1. I conducted two running records, one on a
student whose primary language is Spanish, and one that speaks French. The boy who speaks Spanish has been in the US
school system for two years and he is in an ELA-S classroom, receives ELA
services in addition to a small reading group.
The running records was from a program that he is in for tier two
intervention and it was a story he had read before, called Road Builders. Looking at
his overall score he scored 94% accuracy rate and satisfactory for key
understandings. Syntax, the organization of words in sentences: the
ordering of and relationship between the words and other structural elements in
phrases and sentences (Freeman, Freeman, 2004).
This student had a good syntax, he did not re-order the words and
primarily read in two-word phrases with some three-and four-word reading
phrases, reading was pretty smooth. The
words he missed were simple words and when I asked him to look at them again at
the end he was able to pronounce them. When
looking at meaning, at the end he was able to discuss what happened first,
second, and last, the book was about building a road. For visual cues, the book was in front of him
and he had read it before and I think this helped on a couple of words he
self-corrected, the naming of the machines, because he had the picture in front
of him. Strategies for this student
include keeping visuals available and to work on fluency by modeling.
2. The second student has been in the US for
at least five years, his parents speak French fluently at home, and he is an
ELA student but is in a general education classroom most of the day except for
a small reading group with other ELA students.

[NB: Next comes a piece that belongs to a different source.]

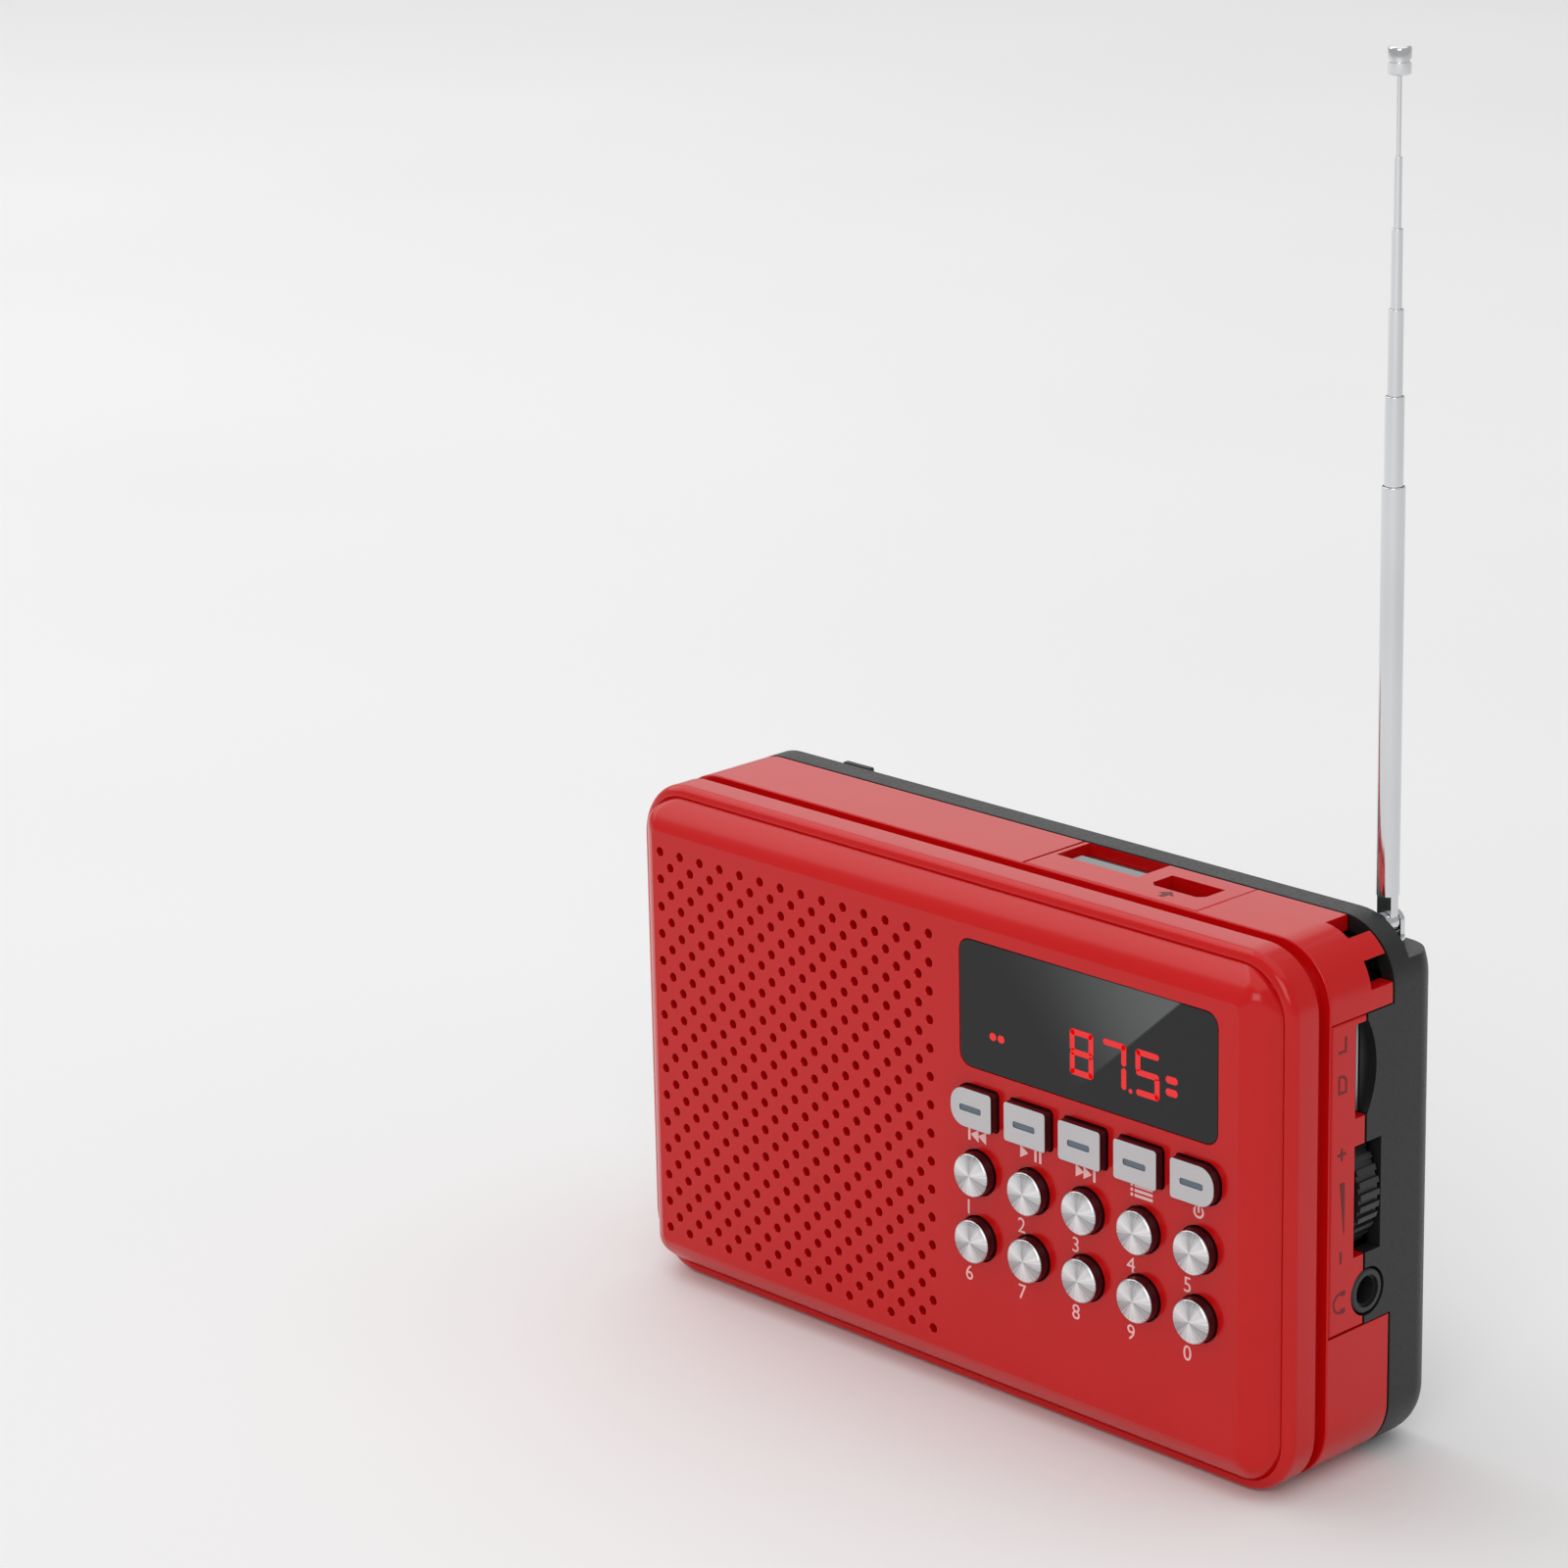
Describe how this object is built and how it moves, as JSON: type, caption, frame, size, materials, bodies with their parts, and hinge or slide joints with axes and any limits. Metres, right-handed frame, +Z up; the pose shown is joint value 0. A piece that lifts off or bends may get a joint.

This student has great comprehension and the book we read was also one
he had seen before so I think the pictures were a great help to make meaning of
the story, Remya Jose’s Invention. The
story was about a girl from a different country that invents a nonelectrical
washing machine. He related because like
the girl in the story he has to do many of the same chores at home, and he
cares for his younger siblings. When it
came to syntax, he re-ordered some words around or substituted words, but it
didn’t take away from the meaning.
However, is overall fluency was in the 90% because of these mistakes. He speaks very quietly so some of the words I
had to point to again and he would same them correctly, this also effected the
time and because of the time limit he did not pass this running record. Strategies for him would to work on fluency
and using his finger to track so he doesn’t skip or reorder words. In addition I think with more practice his
confidence will improve and he will become a stronger reader.